SUPPLIED DATA |
%%
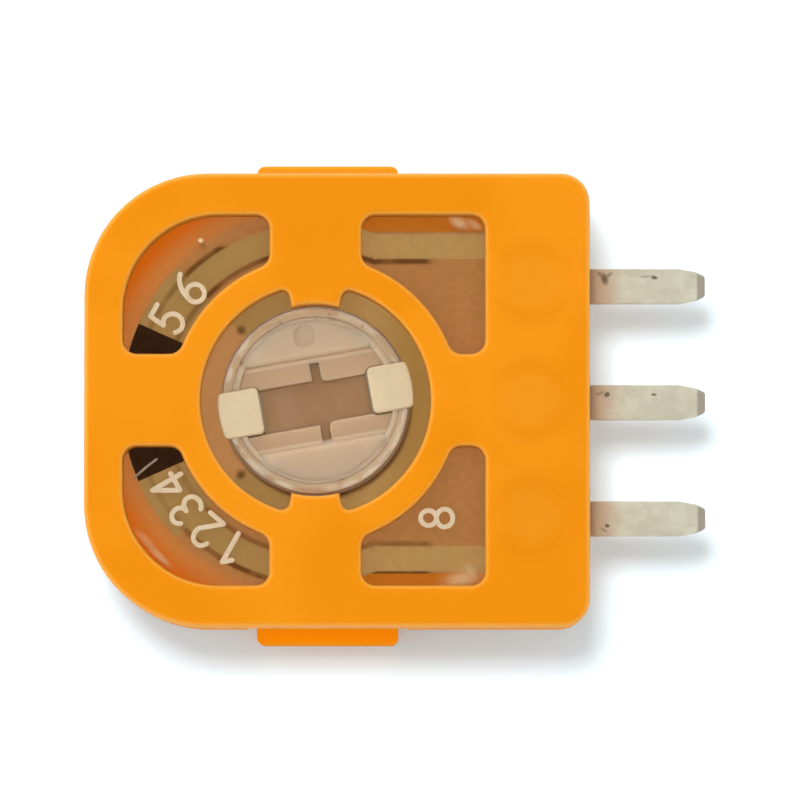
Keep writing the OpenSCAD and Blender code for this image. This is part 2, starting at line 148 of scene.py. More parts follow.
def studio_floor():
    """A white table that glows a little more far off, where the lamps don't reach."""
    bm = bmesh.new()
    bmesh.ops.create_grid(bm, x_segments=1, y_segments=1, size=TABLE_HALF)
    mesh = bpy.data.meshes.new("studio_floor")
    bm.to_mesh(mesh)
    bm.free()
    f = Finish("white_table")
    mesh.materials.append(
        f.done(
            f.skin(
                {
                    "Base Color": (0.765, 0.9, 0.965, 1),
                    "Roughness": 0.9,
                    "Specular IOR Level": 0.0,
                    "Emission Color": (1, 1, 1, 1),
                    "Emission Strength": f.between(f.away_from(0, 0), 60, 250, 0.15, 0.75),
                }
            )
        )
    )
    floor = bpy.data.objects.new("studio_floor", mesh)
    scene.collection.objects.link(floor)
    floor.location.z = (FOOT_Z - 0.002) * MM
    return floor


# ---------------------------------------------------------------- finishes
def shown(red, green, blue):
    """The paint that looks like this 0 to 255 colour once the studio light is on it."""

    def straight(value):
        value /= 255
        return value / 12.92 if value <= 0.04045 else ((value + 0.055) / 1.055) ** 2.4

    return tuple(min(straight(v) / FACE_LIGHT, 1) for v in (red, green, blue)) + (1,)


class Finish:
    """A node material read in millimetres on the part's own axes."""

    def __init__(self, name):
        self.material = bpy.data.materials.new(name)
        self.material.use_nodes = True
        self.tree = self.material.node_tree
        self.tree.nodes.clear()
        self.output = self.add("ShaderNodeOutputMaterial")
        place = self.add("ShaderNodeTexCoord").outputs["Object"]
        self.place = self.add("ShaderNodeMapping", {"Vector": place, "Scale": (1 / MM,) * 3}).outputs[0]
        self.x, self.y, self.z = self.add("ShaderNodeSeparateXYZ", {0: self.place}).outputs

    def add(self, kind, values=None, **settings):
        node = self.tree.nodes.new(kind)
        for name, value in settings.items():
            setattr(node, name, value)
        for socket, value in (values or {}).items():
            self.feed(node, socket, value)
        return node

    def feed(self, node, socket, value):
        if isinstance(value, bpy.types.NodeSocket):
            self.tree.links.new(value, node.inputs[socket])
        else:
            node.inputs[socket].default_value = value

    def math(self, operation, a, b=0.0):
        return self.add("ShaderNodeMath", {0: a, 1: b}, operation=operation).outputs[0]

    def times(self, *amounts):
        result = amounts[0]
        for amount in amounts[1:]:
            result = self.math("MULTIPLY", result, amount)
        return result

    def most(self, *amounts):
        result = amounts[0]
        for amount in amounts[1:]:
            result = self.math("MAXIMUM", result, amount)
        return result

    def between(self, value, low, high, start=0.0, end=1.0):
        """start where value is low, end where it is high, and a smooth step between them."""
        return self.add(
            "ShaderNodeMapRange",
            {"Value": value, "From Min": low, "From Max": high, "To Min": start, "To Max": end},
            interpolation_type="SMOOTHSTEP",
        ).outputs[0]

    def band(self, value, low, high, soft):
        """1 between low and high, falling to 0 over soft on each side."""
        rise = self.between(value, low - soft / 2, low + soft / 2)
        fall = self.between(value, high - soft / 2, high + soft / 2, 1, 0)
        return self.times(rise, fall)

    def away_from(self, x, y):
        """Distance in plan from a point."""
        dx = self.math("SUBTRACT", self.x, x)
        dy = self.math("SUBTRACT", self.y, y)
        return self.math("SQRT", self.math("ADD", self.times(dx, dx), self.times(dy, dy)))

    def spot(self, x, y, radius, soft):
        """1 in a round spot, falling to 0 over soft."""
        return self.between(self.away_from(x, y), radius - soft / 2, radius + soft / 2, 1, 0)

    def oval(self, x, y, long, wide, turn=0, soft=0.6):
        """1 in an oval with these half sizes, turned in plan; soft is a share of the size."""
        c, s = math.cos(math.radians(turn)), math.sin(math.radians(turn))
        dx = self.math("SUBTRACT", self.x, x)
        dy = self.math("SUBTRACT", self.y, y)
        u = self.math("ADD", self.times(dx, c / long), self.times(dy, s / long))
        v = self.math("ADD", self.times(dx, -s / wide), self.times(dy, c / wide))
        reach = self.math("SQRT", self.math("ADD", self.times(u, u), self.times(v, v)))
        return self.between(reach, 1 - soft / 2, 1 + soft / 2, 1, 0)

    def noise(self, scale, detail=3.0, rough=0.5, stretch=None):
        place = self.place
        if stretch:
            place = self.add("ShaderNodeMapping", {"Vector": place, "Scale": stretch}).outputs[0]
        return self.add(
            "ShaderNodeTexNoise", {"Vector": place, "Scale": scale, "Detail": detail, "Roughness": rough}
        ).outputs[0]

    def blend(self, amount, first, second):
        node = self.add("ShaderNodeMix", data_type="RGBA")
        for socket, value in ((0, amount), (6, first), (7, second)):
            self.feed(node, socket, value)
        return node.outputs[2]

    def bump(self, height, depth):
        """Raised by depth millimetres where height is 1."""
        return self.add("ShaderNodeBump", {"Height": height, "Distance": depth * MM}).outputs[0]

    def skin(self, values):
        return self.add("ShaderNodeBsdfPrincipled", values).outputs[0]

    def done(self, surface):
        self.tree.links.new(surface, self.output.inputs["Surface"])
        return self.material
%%
%%
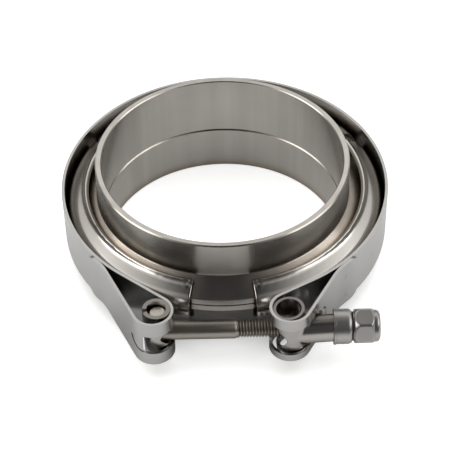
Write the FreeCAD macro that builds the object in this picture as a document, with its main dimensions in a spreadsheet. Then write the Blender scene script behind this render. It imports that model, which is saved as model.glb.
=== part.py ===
%%
Repeat these lines exactly and nothing more: the one containing "Keep writing the", the one containing "self.x, self.y, self.z", and all the lines between.

Keep writing the OpenSCAD and Blender code for this image. This is part 2, starting at line 148 of scene.py. More parts follow.
def studio_floor():
    """A white table that glows a little more far off, where the lamps don't reach."""
    bm = bmesh.new()
    bmesh.ops.create_grid(bm, x_segments=1, y_segments=1, size=TABLE_HALF)
    mesh = bpy.data.meshes.new("studio_floor")
    bm.to_mesh(mesh)
    bm.free()
    f = Finish("white_table")
    mesh.materials.append(
        f.done(
            f.skin(
                {
                    "Base Color": (0.765, 0.9, 0.965, 1),
                    "Roughness": 0.9,
                    "Specular IOR Level": 0.0,
                    "Emission Color": (1, 1, 1, 1),
                    "Emission Strength": f.between(f.away_from(0, 0), 60, 250, 0.15, 0.75),
                }
            )
        )
    )
    floor = bpy.data.objects.new("studio_floor", mesh)
    scene.collection.objects.link(floor)
    floor.location.z = (FOOT_Z - 0.002) * MM
    return floor


# ---------------------------------------------------------------- finishes
def shown(red, green, blue):
    """The paint that looks like this 0 to 255 colour once the studio light is on it."""

    def straight(value):
        value /= 255
        return value / 12.92 if value <= 0.04045 else ((value + 0.055) / 1.055) ** 2.4

    return tuple(min(straight(v) / FACE_LIGHT, 1) for v in (red, green, blue)) + (1,)


class Finish:
    """A node material read in millimetres on the part's own axes."""

    def __init__(self, name):
        self.material = bpy.data.materials.new(name)
        self.material.use_nodes = True
        self.tree = self.material.node_tree
        self.tree.nodes.clear()
        self.output = self.add("ShaderNodeOutputMaterial")
        place = self.add("ShaderNodeTexCoord").outputs["Object"]
        self.place = self.add("ShaderNodeMapping", {"Vector": place, "Scale": (1 / MM,) * 3}).outputs[0]
        self.x, self.y, self.z = self.add("ShaderNodeSeparateXYZ", {0: self.place}).outputs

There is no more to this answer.